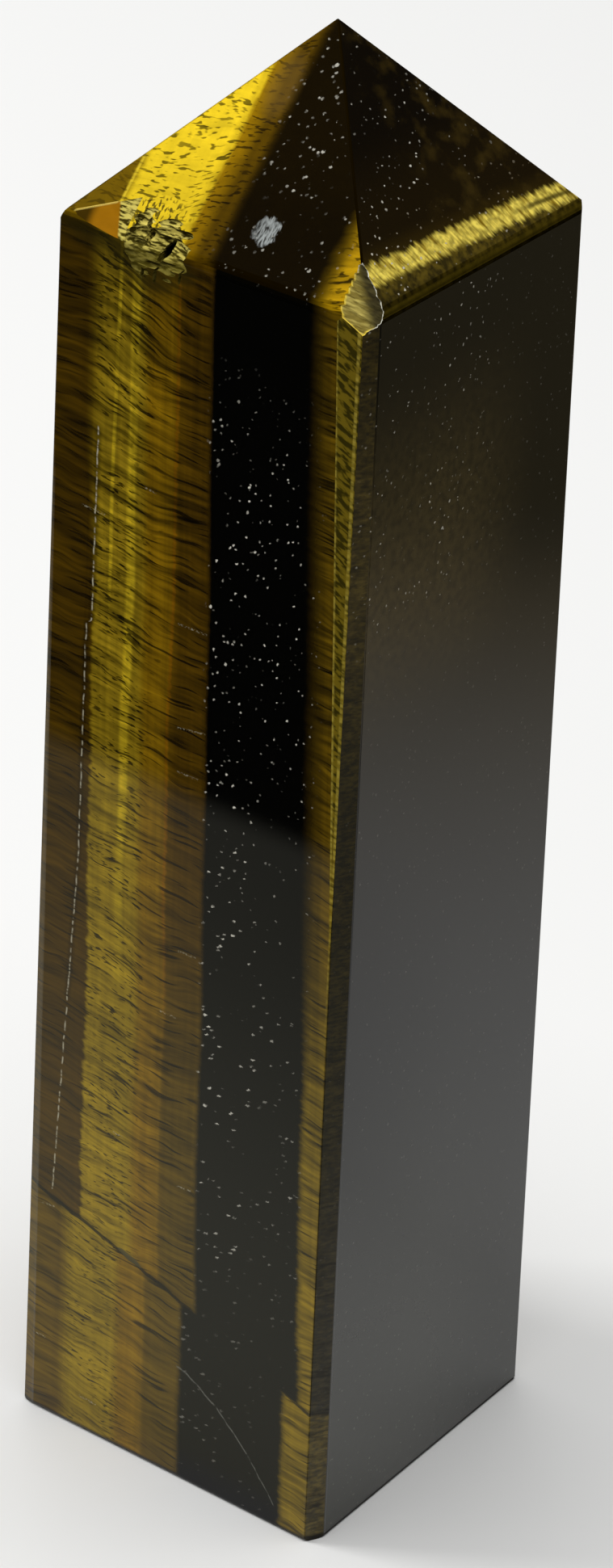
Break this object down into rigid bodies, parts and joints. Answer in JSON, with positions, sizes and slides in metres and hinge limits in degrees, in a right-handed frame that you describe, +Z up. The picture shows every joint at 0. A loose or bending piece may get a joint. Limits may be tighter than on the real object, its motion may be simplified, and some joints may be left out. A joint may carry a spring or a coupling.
{
  "type": "tigers eye tower",
  "caption": "Polished tiger's eye tower: a tapered square column of banded gold and dark stone with a low pyramid point, flat sawn base, chamfered edges and chipped shoulders.",
  "frame": {"origin": "centre of the flat base, on the surface that the stone stands on", "axes": "+Z up the column to its point; the fibres run along X; the widest chamfer is the front edge between the -Y and +X faces"},
  "size_m": [0.022, 0.0216, 0.0899],
  "materials": {
    "tigers_eye": "high polish, banded gold, brown and black with silky fibres"
  },
  "bodies": {
    "root": {"tigers_eye_tower": "tigers_eye"}
  },
  "joints": []
}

» **Problem statement**: Restate the whole of the material exactly.

» **Written solution**:
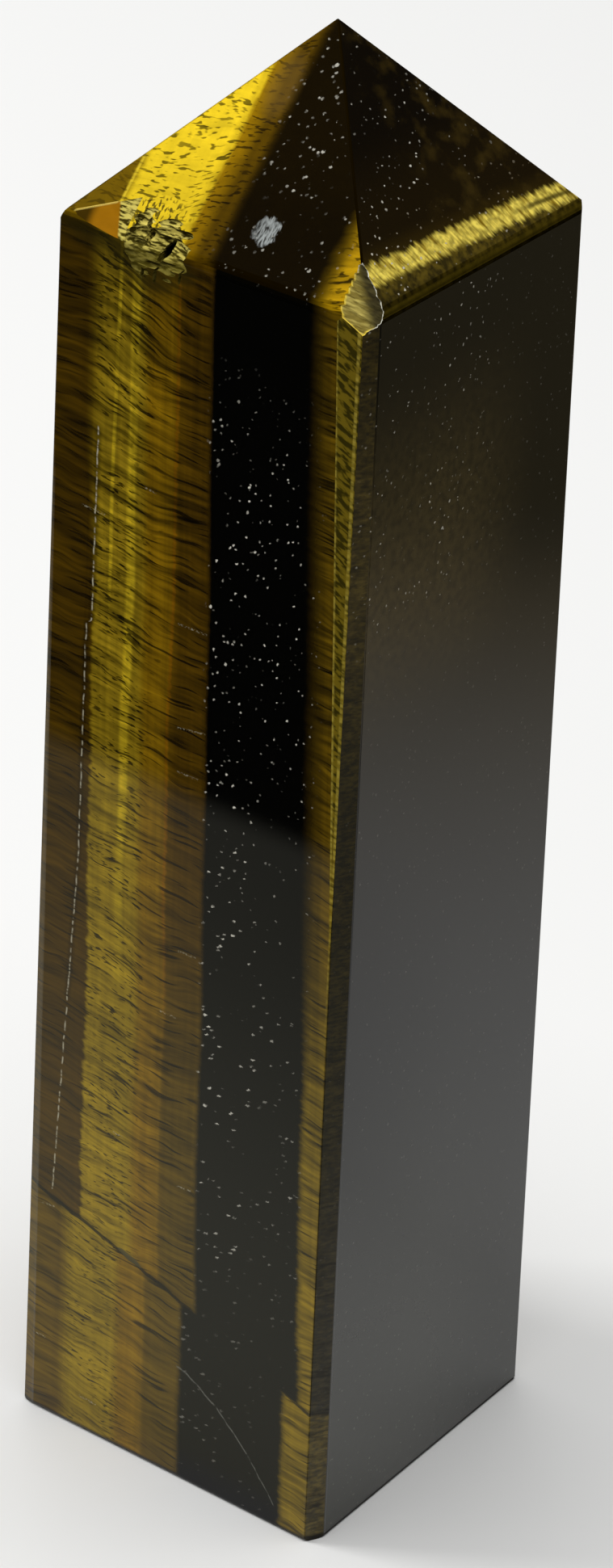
Break this object down into rigid bodies, parts and joints. Answer in JSON, with positions, sizes and slides in metres and hinge limits in degrees, in a right-handed frame that you describe, +Z up. The picture shows every joint at 0. A loose or bending piece may get a joint. Limits may be tighter than on the real object, its motion may be simplified, and some joints may be left out. A joint may carry a spring or a coupling.
{
  "type": "tigers eye tower",
  "caption": "Polished tiger's eye tower: a tapered square column of banded gold and dark stone with a low pyramid point, flat sawn base, chamfered edges and chipped shoulders.",
  "frame": {"origin": "centre of the flat base, on the surface that the stone stands on", "axes": "+Z up the column to its point; the fibres run along X; the widest chamfer is the front edge between the -Y and +X faces"},
  "size_m": [0.022, 0.0216, 0.0899],
  "materials": {
    "tigers_eye": "high polish, banded gold, brown and black with silky fibres"
  },
  "bodies": {
    "root": {"tigers_eye_tower": "tigers_eye"}
  },
  "joints": []
}